* _Aim_
Each line containing the word "Blender" must be collected.

**** Supplied information

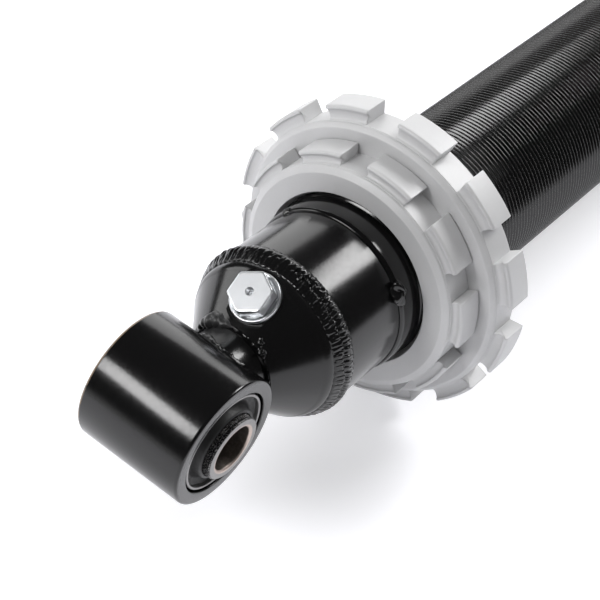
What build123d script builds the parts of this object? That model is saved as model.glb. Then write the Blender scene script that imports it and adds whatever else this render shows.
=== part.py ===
from build123d import *
import math
import os

# Damper with a threaded body and screw-on collars, lying along +X.
# The lower eye's centre is the origin, the damper axis is +X and the eye bolts run along Y.
# Lengths are millimetres.

# Fits
running_gap = 0.04
pin_gap = 0.05
piston_gap = 0.4

# Bushed eyes, the same at both ends
eye_wall = 3.5
eye_half_length = 15.4
eye_edge_chamfer = 0.8
bolt_r = 6.05
bush_core_wall = 2.6
bush_core_edge = 0.4
bush_core_stand_out = 2.4
rubber_thickness = 3.9
rubber_rise_inside = 0.4
rubber_drop_outside = 1.2
rubber_dish_depth = 2.8
bush_shell_wall = 1.3
bush_shell_set_back = 0.4
bush_shell_edge = 0.5

# Neck between the lower eye and the base cap, with its two weld beads
neck_r = 10.6
neck_length = 2.6
eye_bead_height = 2.2
eye_bead_width = 2.8
cap_bead_leg = 2.2

# Base cap of the body tube
cap_face_step = 0.8
cap_cone_step = 0.7
cap_cone_length = 11.0
cap_rim_length = 2.6
cap_rim_rise = 1.3
cap_rim_step = 0.9
cap_land_length = 2.0
cap_weld_depth = 2.0
cap_spigot_length = 6.4
cap_spigot_wall = 3.5
cap_hollow_step = 8.5
cap_hollow_step_depth = 8.0
cap_hollow_floor_depth = 14.0

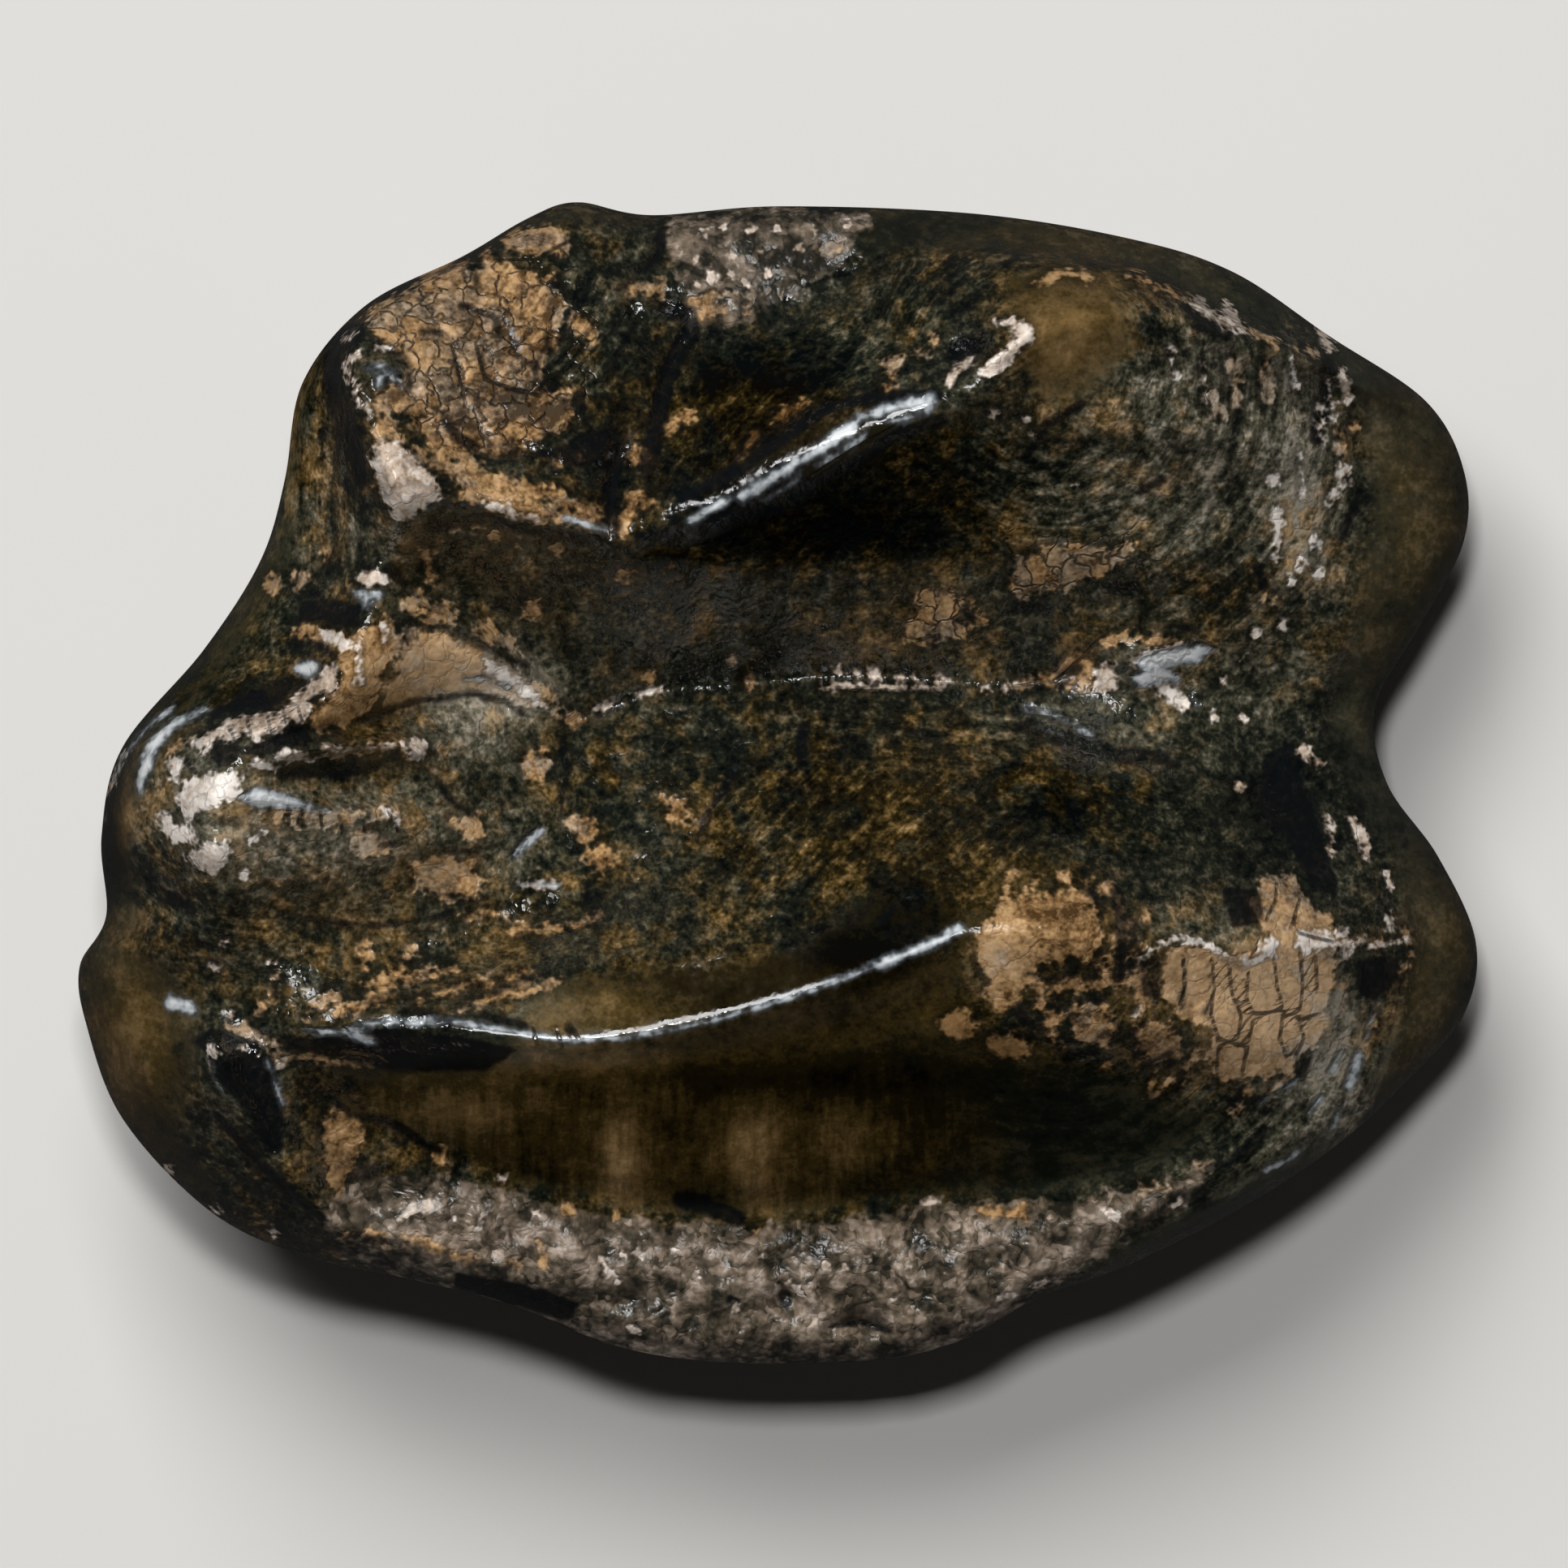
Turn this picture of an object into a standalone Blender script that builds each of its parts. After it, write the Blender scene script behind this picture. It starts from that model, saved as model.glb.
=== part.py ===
"""Upper cheek tooth of a fossil tapir, biting face up: two cross crests, an outer wall with two cusps,
rough ledges at the front and the rear, a notch on the tongue side and four worn root stubs.

Lengths are in millimetres until the mesh is made. Every line of the form is a list of places
(across, down, height): pixels of the photograph, and the height above the root ends. A sheet is
stretched over the lines."""

import bpy
import numpy as np
from mathutils.kdtree import KDTree

NODE = "tapir_tooth"
METRES = 0.001
CROWN_WIDTH = 28.0  # from the cheek side to the tongue side
PICTURE_WIDTH = 1732.0  # the same width, in pixels
PICTURE_CENTRE = (959.0, 963.5)
PIXEL = CROWN_WIDTH / PICTURE_WIDTH

GRID = 128  # squares along each side of the sheet
COARSEST_GRID = 16
TRIANGLES = 9600
RIM_BAND = 0.25  # share of the sheet, next to the rim, whose squares are crowded
LINE_STEP = 0.2  # distance between the places tried along a line, in squares
SOFT = 1
CREST = 2
SETTLE_STEPS = 160
SOFTEN_REACH = 0.3  # how far the creases of soft lines are rounded
SPREAD_STEPS = 4  # smoothing passes that even out the plan between the crests
FLAT_LIMIT = 0.06  # points this low belong to a worn root end

# The widest contour of the crown, clockwise from the rear of the cheek side.
OUTLINE = [
    (710, 248, 7.6), (800, 264, 7.6), (960, 253, 7.5), (1200, 262, 7.4), (1390, 292, 7.0), (1520, 333, 6.4),
    (1640, 412, 5.5), (1760, 492, 4.8), (1808, 580, 4.5), (1806, 670, 4.5), (1750, 775, 4.8),
    (1697, 870, 5.2), (1712, 965, 5.0), (1775, 1055, 4.7), (1822, 1160, 4.5), (1808, 1250, 4.6),
    (1740, 1330, 4.9), (1650, 1412, 5.6), (1530, 1490, 6.4), (1390, 1560, 7.0), (1280, 1600, 7.3),
    (1190, 1650, 7.5), (1085, 1676, 7.6), (900, 1680, 7.6), (760, 1660, 7.6), (640, 1612, 7.6),
    (520, 1580, 7.6), (380, 1550, 7.5), (260, 1495, 7.3), (150, 1380, 7.1), (104, 1260, 7.2),
    (97, 1190, 7.5), (130, 1130, 8.0), (124, 1030, 7.8), (150, 920, 7.6), (250, 800, 7.4), (320, 690, 7.4),
    (350, 590, 7.2), (372, 470, 7.2), (450, 375, 7.4), (570, 315, 7.6), (650, 268, 7.6),
]

# Crests keep a sharp edge.
FRONT_CREST = [
    (290, 1255, 14.6), (380, 1265, 15.7), (460, 1258, 16.3), (560, 1262, 16.8), (640, 1277, 17.0),
    (700, 1282, 17.0), (780, 1278, 17.0), (900, 1250, 17.1), (1000, 1220, 17.2), (1100, 1180, 17.3),
    (1200, 1138, 17.4),
]
FRONT_STYLE = [(272, 1286, 15.9), (300, 1345, 15.3), (350, 1425, 13.6), (420, 1522, 11.4)]
FRONT_CUSP_RIB = [
    (262, 985, 18.8), (300, 975, 18.4), (350, 985, 17.8), (430, 1000, 16.9), (500, 1010, 15.8),
]
FRONT_CUSP_SPUR = [(350, 930, 17.9), (400, 922, 17.3), (470, 915, 16.4), (525, 930, 15.4)]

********

* _Response to the task_
What build123d script builds the parts of this object? That model is saved as model.glb. Then write the Blender scene script that imports it and adds whatever else this render shows.
Turn this picture of an object into a standalone Blender script that builds each of its parts. After it, write the Blender scene script behind this picture. It starts from that model, saved as model.glb.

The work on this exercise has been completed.